> _TASK DIRECTIONS_: Copy out exactly the lines from the first line of the material below through the line containing "return [side, side * (-1, 1)]", and nothing beyond them.

> _SOURCE MATERIAL_:
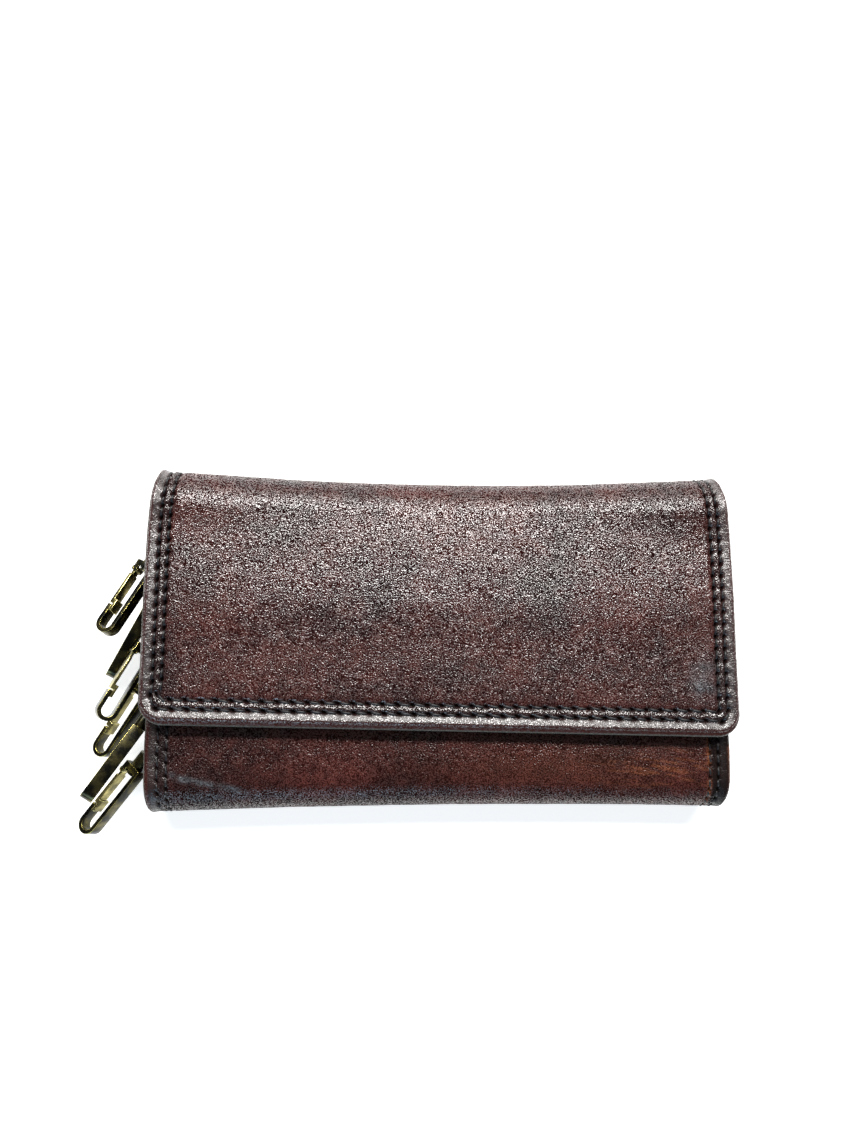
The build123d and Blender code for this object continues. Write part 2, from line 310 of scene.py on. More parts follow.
def on_outside(obj, values, rest_value=0.0):
    """Values for the outer grid's vertices, with one value for the inside."""
    full = np.full(len(obj.data.vertices), rest_value)
    full[:values.size] = values.ravel()
    return full


def lift(path, X, S, height):
    """Points a height above a path's outer surface."""
    y, z, ny, nz = path.place(S)
    return np.stack([X, y + ny * height, z + nz * height], -1)


def fix_normals(obj):
    """Faces turned outwards."""
    bm = bmesh.new()
    bm.from_mesh(obj.data)
    bmesh.ops.recalc_face_normals(bm, faces=bm.faces)
    bm.to_mesh(obj.data)
    bm.free()


# ---------------------------------------------------------------- stitches

ROUTE_STEP = 0.1
TIGHTEST_TURN = 0.7
TURN_DEGREES = np.arange(0, 91, 6)


def side_route(panel, inset):
    """Route of one row down both sides of a panel, as lists of points (x, s)."""
    s = np.arange(0.0, PATHS[panel].length, ROUTE_STEP)
    side = np.stack([half_width(panel, s) - inset, s], 1)
    return [side, side * (-1, 1)]


def border_route(panel, side_inset, end_inset):
    """Route of one row down a panel's side, across its free end and up again."""
    path = PATHS[panel]
    corner = max(CORNER[panel] - side_inset, TIGHTEST_TURN)
    end = path.length - end_inset
    side = side_route(panel, side_inset)[0]
    side = side[side[:, 1] < end - corner]
    turn = np.radians(TURN_DEGREES)
    x0 = HALF_WIDTH[panel] - side_inset - corner
    arc = np.stack([x0 + corner * np.cos(turn), end - corner + corner * np.sin(turn)], 1)
    x = np.arange(x0 - ROUTE_STEP, 0, -ROUTE_STEP)
    half = np.concatenate([side, arc, np.stack([x, np.full_like(x, end)], 1)])
    whole = np.concatenate([half, half[::-1] * (-1, 1)])
    whole[:, 1] *= free_edge(panel, whole[:, 0]) / path.length
    return [whole]


def row_routes(panel):
    """Every row of stitches of a panel."""
    if panel not in CORNER:
        return [route for inset in SIDE_ROWS for route in side_route(panel, inset)]
    pairs = zip(SIDE_ROWS, END_ROWS)
    return [route for side, end in pairs for route in border_route(panel, side, end)]


MOSTLY_ACROSS = 0.7


def stitch_places(panel):
    """Middle, direction and pitch of every stitch, one row of numbers each."""
    places = []
    for route in row_routes(panel):
        step = np.diff(route, axis=0)
        heading = step / np.hypot(step[:, 0], step[:, 1])[:, None]
        pitch = np.where(np.abs(heading[:, 0]) > MOSTLY_ACROSS, END_PITCH, SIDE_PITCH)
        count = np.concatenate([[0], np.cumsum(np.hypot(step[:, 0], step[:, 1]) / pitch)])
        at = np.arange(0.5, int(count[-1]))
        columns = [np.interp(at, count, route[:, k]) for k in (0, 1)]
        columns += [np.interp(at, count[1:], heading[:, k]) for k in (0, 1)]
        columns += [np.interp(at, count[1:], pitch)]
        places.append(np.stack(columns, 1))
    return np.concatenate(places)


def turned_by(dx, ds, angle):
    """Direction turned by an angle within the surface."""
    c, s = math.cos(angle), math.sin(angle)
    return dx * c - ds * s, dx * s + ds * c


THREAD_SLANT = math.radians(9)
HOLE_SLANT = math.radians(27)
THREAD_RINGS = np.array([-0.5, -0.47, -0.4, -0.22, 0.0, 0.22, 0.4, 0.47, 0.5])
THREAD_SIDES = 8
THREAD_DIP = 0.42
THREAD_SINK = 0.10
THREAD_TAPER = 0.02
STITCH_SEED = 7
SLANT_SPREAD = 0.06
LENGTH_SPREAD = (0.94, 1.04)
HOLE_LONG = 0.57
HOLE_WIDE = 0.30
HOLE_REACH = 1.3
HOLE_STEEPNESS = 1.5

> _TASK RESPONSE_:
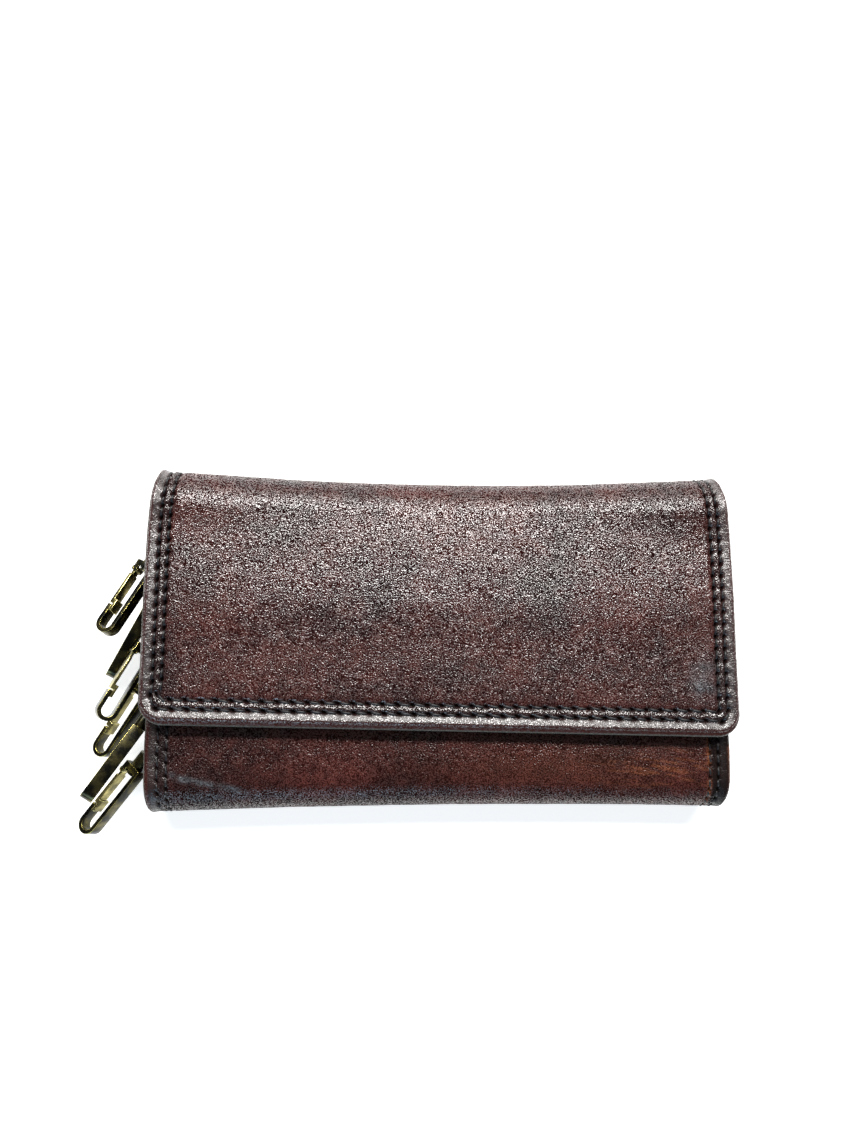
The build123d and Blender code for this object continues. Write part 2, from line 310 of scene.py on. More parts follow.
def on_outside(obj, values, rest_value=0.0):
    """Values for the outer grid's vertices, with one value for the inside."""
    full = np.full(len(obj.data.vertices), rest_value)
    full[:values.size] = values.ravel()
    return full


def lift(path, X, S, height):
    """Points a height above a path's outer surface."""
    y, z, ny, nz = path.place(S)
    return np.stack([X, y + ny * height, z + nz * height], -1)


def fix_normals(obj):
    """Faces turned outwards."""
    bm = bmesh.new()
    bm.from_mesh(obj.data)
    bmesh.ops.recalc_face_normals(bm, faces=bm.faces)
    bm.to_mesh(obj.data)
    bm.free()


# ---------------------------------------------------------------- stitches

ROUTE_STEP = 0.1
TIGHTEST_TURN = 0.7
TURN_DEGREES = np.arange(0, 91, 6)


def side_route(panel, inset):
    """Route of one row down both sides of a panel, as lists of points (x, s)."""
    s = np.arange(0.0, PATHS[panel].length, ROUTE_STEP)
    side = np.stack([half_width(panel, s) - inset, s], 1)
    return [side, side * (-1, 1)]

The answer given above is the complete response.